China’s yuan dropped for a fourth month in its longest losing streak in at least seven years, on concern a slowdown in Asia’s largest economy has deepened and as the central bank lowered the currency’s daily fixing.
Data this month showed China’s economy expanded 7.4 percent in the first three months of the year, the weakest pace in six quarters, while a preliminary private report showed manufacturing shrank for a fourth month. The People’s Bank of China cut the yuan’s reference rate by 0.1 percent in April and the currency is Asia’s worst performer in 2014. The monetary authority sees the spot rate’s discount to the fixing as evidence of the yuan’s two-way risk, according to ING Groep NV.
“The yuan’s decline isn’t over, and the economy isn’t going to improve much in the short term,” said Bruce Yam, a Hong Kong-based currency strategist at Sun Hung Kai Forex. “The PBOC is comfortable with the yuan’s current levels and even a further decline.”
The yuan depreciated 0.66 percent this month and 0.02 percent today to 6.2593 per dollar, China Foreign Exchange Trading System prices show. It has slumped 3.3 percent in four months, the longest run of losses in CFETS records dating back to 2007. Local financial markets will be closed May 1 and 2 for holidays.
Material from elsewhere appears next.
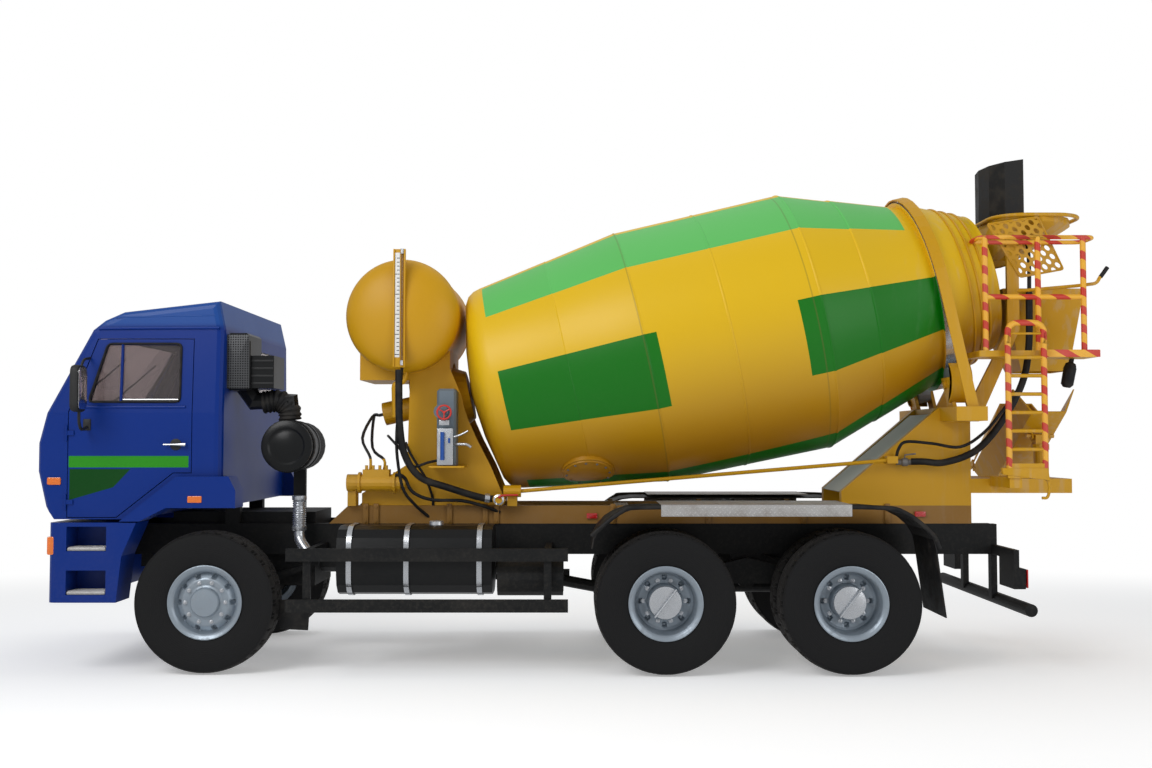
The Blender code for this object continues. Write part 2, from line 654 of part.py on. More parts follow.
def engine():
    """The engine as one plain block, with the transmission and the shaft to the middle axle."""
    half = RAIL_OUTER_Y - RAIL_FLANGE - SEAT_GAP
    block = box((ENGINE_FRONT_X, -half, ENGINE_LOW_Z), (ENGINE_REAR_X, half, ENGINE_TOP_Z))
    case = rod((ENGINE_REAR_X - FUSE, 0, SHAFT_START_Z), (GEARBOX_REAR_X, 0, SHAFT_START_Z), GEARBOX_RADIUS)
    nose_x = MIDDLE_AXLE_X - BANJO_RADIUS - NOSE_LENGTH - SEAT_GAP
    shaft = tube([(GEARBOX_REAR_X - OVERRUN, 0, SHAFT_START_Z),
                  (GEARBOX_REAR_X + CROSS_WIDTH, 0, SHAFT_START_Z),
                  (nose_x - CROSS_WIDTH, 0, HUB_Z), (nose_x, 0, HUB_Z)], SHAFT_RADIUS, sides_step=2)
    return node("engine", union(block, case, shaft), "chassis_black")


# Tanks and boxes hung on the rails
TANK_FRONT_X = 1.02
TANK_REAR_X = 2.24
TANK_OUTER_Y = 1.12
TANK_INNER_Y = 0.56
TANK_LOW_Z = 0.60
TANK_TOP_Z = 1.14
TANK_ROUND = 0.17
STRAP_WIDTH = 0.045
STRAP_PROUD = 0.008
STRAP_SHARES = (0.08, 0.45, 0.92)
TANK_CAP_RADIUS = 0.05
TANK_CAP_HEIGHT = 0.03
TANK_CAP_SHARE = 0.62
TANK_BRACKET_DROP = 0.30
TANK_BRACKET_HEIGHT = 0.10
TANK_BRACKET_LAP = 0.05


def fuel_tank():
    """A rounded tank with its straps, each strap on an L-bracket from the rail."""
    body = rounded_box((TANK_FRONT_X, -TANK_OUTER_Y, TANK_LOW_Z), (TANK_REAR_X, -TANK_INNER_Y, TANK_TOP_Z),
                       TANK_ROUND, CORNER_SEGMENTS, along=0)
    length = TANK_REAR_X - TANK_FRONT_X
    half = STRAP_WIDTH / 2
    bracket_z = TANK_TOP_Z - TANK_BRACKET_DROP
    pieces = []
    for share in STRAP_SHARES:
        x = TANK_FRONT_X + share * length
        pieces.append(rounded_box((x - half, -TANK_OUTER_Y - STRAP_PROUD, TANK_LOW_Z - STRAP_PROUD),
                                  (x + half, -TANK_INNER_Y + STRAP_PROUD, TANK_TOP_Z + STRAP_PROUD),
                                  TANK_ROUND, CORNER_SEGMENTS, along=0))
        pieces.append(box((x - half, -TANK_INNER_Y - TANK_BRACKET_LAP, bracket_z),
                          (x + half, -RAIL_OUTER_Y - SEAT_GAP, bracket_z + TANK_BRACKET_HEIGHT)))
    cap_x = TANK_FRONT_X + TANK_CAP_SHARE * length
    cap_y = -(TANK_OUTER_Y + TANK_INNER_Y) / 2
    pieces.append(rod((cap_x, cap_y, TANK_TOP_Z - TANK_CAP_HEIGHT),
                      (cap_x, cap_y, TANK_TOP_Z + TANK_CAP_HEIGHT), TANK_CAP_RADIUS, PIPE_SIDES))
    return node("fuel_tank", union(body, *pieces), "chassis_black")


AIR_TANK_RADIUS = 0.14
AIR_TANK_FRONT_X = 2.28
AIR_TANK_REAR_X = 2.80
AIR_TANK_Z = 0.73
AIR_TANK_Y = 0.96
AIR_TANK_PITCH = 0.30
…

The currency earlier reached 6.2676, the weakest since Oct. 16, 2012, as the PBOC lowered the fixing for the first time in six days to 6.1580. The yuan traded at a 1.65 percent discount to the daily fixing, within the 2 percent maximum limit set by Chinese authorities. The currency may weaken to 6.4 this year, according to Yam.
Twelve-month non-deliverable forwards slid 0.4 percent this month and 0.18 percent today to 6.2610 per dollar, 0.03 percent stronger than the Shanghai spot rate, data compiled by Bloomberg show. The offshore yuan weakened 0.77 percent in April and 0.09 percent today to 6.2637 in Hong Kong.
One-month implied volatility in the onshore yuan, a gauge of expected exchange-rate swings used to price options, fell one basis point, or 0.01 percentage point, this month to 2.10 percent and was unchanged today, according to data compiled by Bloomberg.